ミモザノヘヤ

高田馬場の弁護士の日記です。

最期の証明①

  寒い日が続きます。あんまり寒くて、露天風呂気分を味わいたくなり、コンビニでパック酒を買い、お風呂に持ち込んでみました。泥パックもついでに全身に。しめて298円のエステ付き温泉・・・・

 ところがなんだか様子がおかしい・・・・・連打する心臓、乱打する脈拍

いかん、このままでは・・・・

 「風呂場で不審な女性変死 事故・事件の両面で捜査」

見出しが頭をよぎります・・・・

 修習生の時に見学した司法解剖も思い出されます

「皮下脂肪、3.8センチ」

解剖されるもんですか・・・・

死体が見つかり事件性がありそうだ・・・・という場合には司法解剖をします。裁判所の令状によって行う解剖で、遺族の同意なくできるものです。

そして解剖も含めて捜査がされるのか、事件性の有無の判断については、医師による死因分析ももちろん大切ですが、検視官による判断が大きくものをいいます。

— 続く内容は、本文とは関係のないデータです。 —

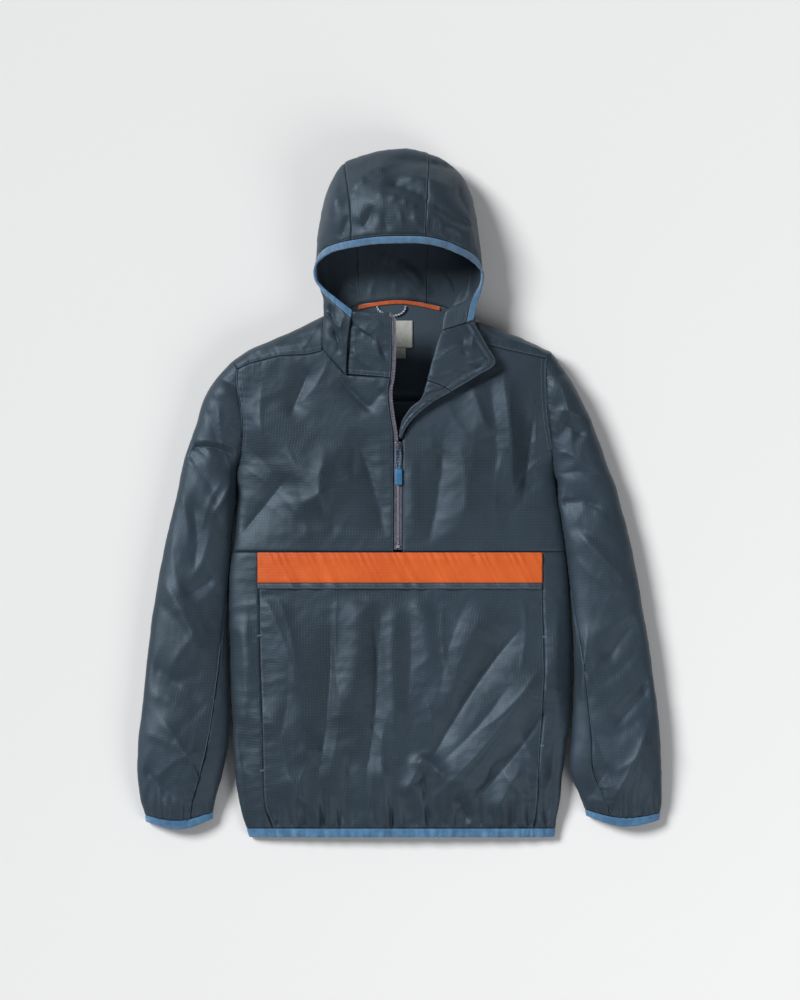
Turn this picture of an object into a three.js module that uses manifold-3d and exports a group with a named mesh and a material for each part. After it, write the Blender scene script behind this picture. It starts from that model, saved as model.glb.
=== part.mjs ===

検視官は、警察官で刑事の経験を積んだ人のなかから選抜され、1年以上医局などで研修を受け、変死の事件性の有無を判断するのだそうです。医師ではありません。経験に基づく判断です。検視官も司法解剖には立ち会います。

その数、都内には10人足らず。とても足りない数です。しかも検視官に聞いてみたところ検視官になるのに非常に長い研修期間が必要であるにも関わらず、なかなか続かないとのこと。それは事件性を安易に判断して無駄な捜査をしてはならないというプレッシャーと埋もれてしまう事件を作ってはならないというジレンマに耐えかねるからだそうです。

いずれにせよ、解剖するかどうかは、勘と経験で判断されるわけです。